Copy out all of the material exactly.

DATA LINES:
►

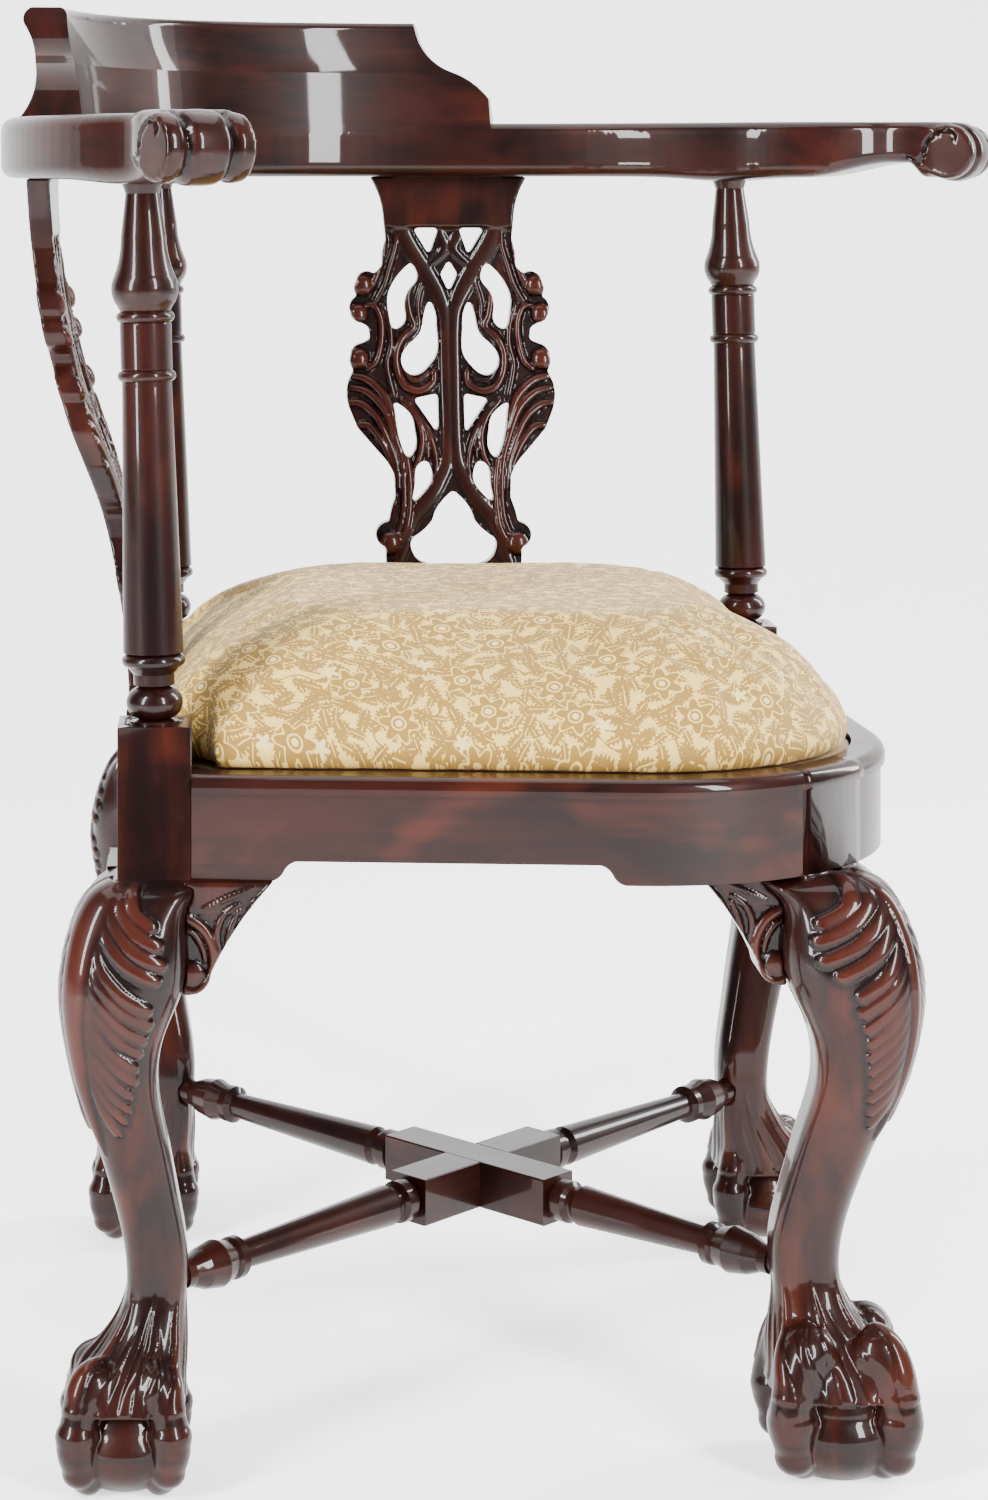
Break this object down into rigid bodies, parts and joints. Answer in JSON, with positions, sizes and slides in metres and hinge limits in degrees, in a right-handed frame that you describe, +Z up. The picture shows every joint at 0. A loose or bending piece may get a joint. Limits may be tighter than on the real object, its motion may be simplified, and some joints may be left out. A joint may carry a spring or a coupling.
{
  "type": "corner chair",
  "caption": "Square-seated corner chair on carved cabriole legs, with turned columns, pierced splats and a low curved back running into scrolled arms; upholstered seat lifts out.",
  "frame": {"origin": "on the floor under the middle of the chair's outline", "axes": "+Z up; -Y towards the rounded front corner of the seat; +X towards the sitter's left, the other side corner"},
  "size_m": [0.7756, 0.6656, 0.827],
  "materials": {
    "mahogany": "gloss",
    "plain_wood": "matte",
    "damask": "satin",
    "jute": "matte",
    "lining": "matte",
    "steel": "satin"
  },
  "bodies": {
    "frame": {"left_leg": "mahogany", "right_leg": "mahogany", "back_leg": "mahogany", "front_leg": "mahogany", "left_knee_block_back": "mahogany", "left_knee_block_front": "mahogany", "right_knee_block_back": "mahogany", "right_knee_block_front": "mahogany", "back_knee_block_left": "mahogany", "back_knee_block_right": "mahogany", "front_knee_block_left": "mahogany", "front_knee_block_right": "mahogany", "back_left_rail": "mahogany", "back_right_rail": "mahogany", "front_left_rail": "mahogany", "front_right_rail": "mahogany", "left_column": "mahogany", "right_column": "mahogany", "back_column": "mahogany", "left_splat": "mahogany", "right_splat": "mahogany", "left_splat_shoe": "mahogany", "right_splat_shoe": "mahogany", "left_arm": "mahogany", "right_arm": "mahogany", "crest_rail": "mahogany", "side_stretcher": "mahogany", "front_back_stretcher": "mahogany", "left_corner_block": "plain_wood", "right_corner_block": "plain_wood", "back_corner_block": "plain_wood", "front_corner_block": "plain_wood", "corner_block_screws": "steel", "crest_screws": "steel"},
    "slip_seat": {"seat_board_back_left": "plain_wood", "seat_board_back_right": "plain_wood", "seat_board_front_left": "plain_wood", "seat_board_front_right": "plain_wood", "webbing": "jute", "seat_cushion": "damask", "dust_cover": "lining"}
  },
  "joints": [
    {"name": "seat_lift", "type": "slide", "parent": "frame", "child": "slip_seat", "axis": [0, 0, 1], "range_m": [0, 0.1]}
  ]
}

◄

THE COMPLETED TASK:
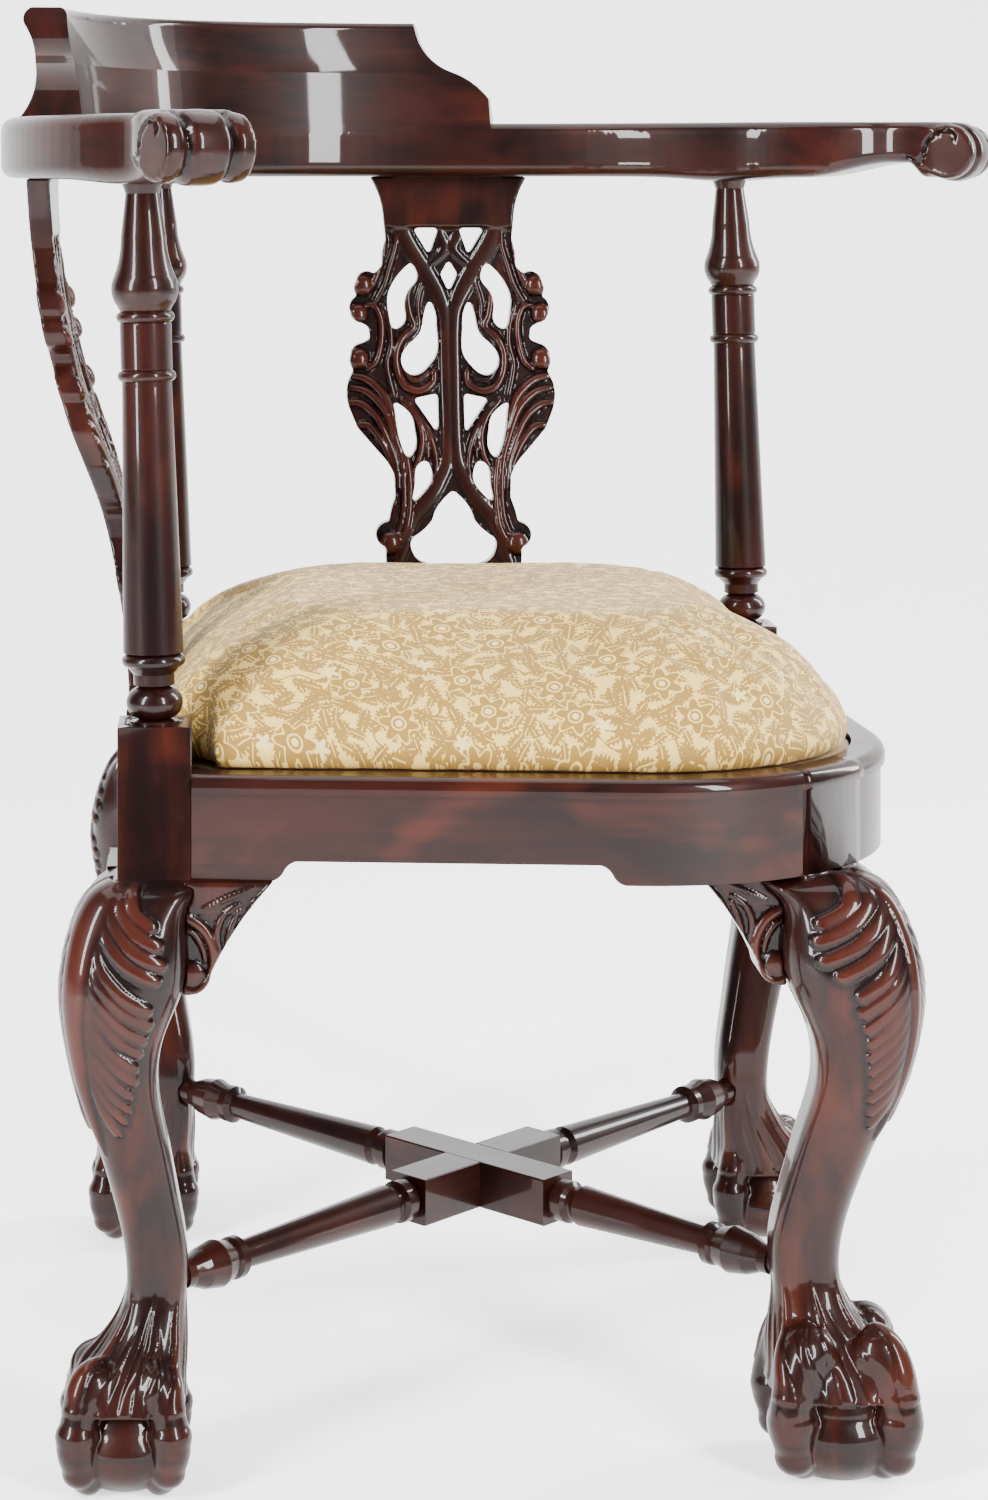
Break this object down into rigid bodies, parts and joints. Answer in JSON, with positions, sizes and slides in metres and hinge limits in degrees, in a right-handed frame that you describe, +Z up. The picture shows every joint at 0. A loose or bending piece may get a joint. Limits may be tighter than on the real object, its motion may be simplified, and some joints may be left out. A joint may carry a spring or a coupling.
{
  "type": "corner chair",
  "caption": "Square-seated corner chair on carved cabriole legs, with turned columns, pierced splats and a low curved back running into scrolled arms; upholstered seat lifts out.",
  "frame": {"origin": "on the floor under the middle of the chair's outline", "axes": "+Z up; -Y towards the rounded front corner of the seat; +X towards the sitter's left, the other side corner"},
  "size_m": [0.7756, 0.6656, 0.827],
  "materials": {
    "mahogany": "gloss",
    "plain_wood": "matte",
    "damask": "satin",
    "jute": "matte",
    "lining": "matte",
    "steel": "satin"
  },
  "bodies": {
    "frame": {"left_leg": "mahogany", "right_leg": "mahogany", "back_leg": "mahogany", "front_leg": "mahogany", "left_knee_block_back": "mahogany", "left_knee_block_front": "mahogany", "right_knee_block_back": "mahogany", "right_knee_block_front": "mahogany", "back_knee_block_left": "mahogany", "back_knee_block_right": "mahogany", "front_knee_block_left": "mahogany", "front_knee_block_right": "mahogany", "back_left_rail": "mahogany", "back_right_rail": "mahogany", "front_left_rail": "mahogany", "front_right_rail": "mahogany", "left_column": "mahogany", "right_column": "mahogany", "back_column": "mahogany", "left_splat": "mahogany", "right_splat": "mahogany", "left_splat_shoe": "mahogany", "right_splat_shoe": "mahogany", "left_arm": "mahogany", "right_arm": "mahogany", "crest_rail": "mahogany", "side_stretcher": "mahogany", "front_back_stretcher": "mahogany", "left_corner_block": "plain_wood", "right_corner_block": "plain_wood", "back_corner_block": "plain_wood", "front_corner_block": "plain_wood", "corner_block_screws": "steel", "crest_screws": "steel"},
    "slip_seat": {"seat_board_back_left": "plain_wood", "seat_board_back_right": "plain_wood", "seat_board_front_left": "plain_wood", "seat_board_front_right": "plain_wood", "webbing": "jute", "seat_cushion": "damask", "dust_cover": "lining"}
  },
  "joints": [
    {"name": "seat_lift", "type": "slide", "parent": "frame", "child": "slip_seat", "axis": [0, 0, 1], "range_m": [0, 0.1]}
  ]
}